O desencontro é o que desestabiliza toda a trama familiar dos Sugiyama, pelo que ainda não foi dito, revelado ou descoberto, e mesmo a convergência de algumas tramas não impede a permanência de outras em paralelo, como a gravidez e aborto da irmã mais nova, a qual a única exceção à trajetória cíclica de personagens como o pai e a irmã. Os pontos nevrálgicos da narrativa são relegados justamente ao extracampo - a operação de aborto, o acidente e morte da jovem, o passado de sua mãe. Crepúsculo em Tóquio é também povoado por narrativas paralelas que se interpõem na tecelagem da narrativa principal - os amigos do jogo, os bêbados do bar, o delinquente na cadeia. Tóquio afinal é composta de muitas histórias para além da que Ozu decide acompanhar, e elas ainda encontram seu lugar na costura do filme, compondo uma espécie de mosaico. Da mesma forma, os enquadramentos singelos sobre placas de rua, pêndulos de relógios e outros elementos cenográficos suspendem a diegese em outra fragmentação de tempo e espaço, além de fortificarem o drama principal com associações simbólicas e suspiros de melancolia.

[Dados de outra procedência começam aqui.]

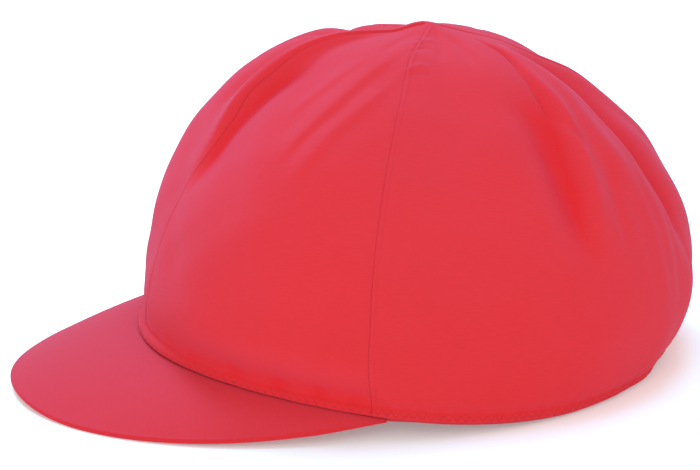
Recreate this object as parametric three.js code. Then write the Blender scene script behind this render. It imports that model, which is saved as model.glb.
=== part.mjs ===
// A soft cotton cycling cap: a crown of four gathered panels, a short turned-down peak and a sweatband.
// Millimetres and degrees. The peak points along -Y, the wearer's left is +X, and the cap stands on z = 0.
// A place on the crown is given by its angle round the head, 0 at the front and 90 at the left, and by how
// far along it lies on the way from the hem, 0, to the crown's tip, 1.
import * as THREE from "three";

const CLOTH = 1.2; // doubled cotton with its seam allowance
const SEAM_GAP = 0.3; // clearance between two pieces that are sewn together
const BAND_SHOWS = 1.4; // height of the sweatband below the hem
const PEAK_THICKNESS = 2.2;
const PEAK_SEAT = 0.4; // from the hem down to the top of the peak's root
const PEAK_END_ANGLE = 77;
const PEAK_END_TUCK = 0.9; // how far its two ends lie inside the crown's outer face
const PEAK_END_FADE = [73, 85]; // between these angles the sweatband rises to the height it has at the sides
const PEAK_REACH = 50;
const PEAK_SWELL = 1.9; // how far its top curves above a straight line from seam to edge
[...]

Infere-se portanto a relação de Ozu com a metrópole japonesa, mais e mais uma metrópole ocidental. A modernidade fragmentou não só o tempo e o espaço mas as relações humanas, convergindo-as todas para uma virtualidade da qual hoje somos os maiores consumidores. Ozu potencializa essa fragmentação com a decupagem clássica, usando a montagem como único vínculo definitivo entre personagens e entornos separados por enquadramentos rigorosos e pouco cambiáveis. Se houve uma vez um fluxo, este foi perdido, ironicamente, com a imagem em movimento, pois o filme ainda é, em Ozu, um ato de moldura e enquadramento, e por consequência uma percepção fragmentária da realidade onde o que impera é o desencontro e não o conjunto. Mas a melancolia não sucumbe ao pessimismo moderno. A fragmentação não é empecilho para a costura: mesmo que não tenhamos todos os retalhos, juntemo-los; façamos esse tecido ainda que ele termine incompleto. Se as personagens anseiam a reconstrução de suas vidas, o mesmo ocorre em relação a Ozu e sua persistência de unir o que foi desintegrado, pôr os corpos em contato independente de qualquer virtualidade.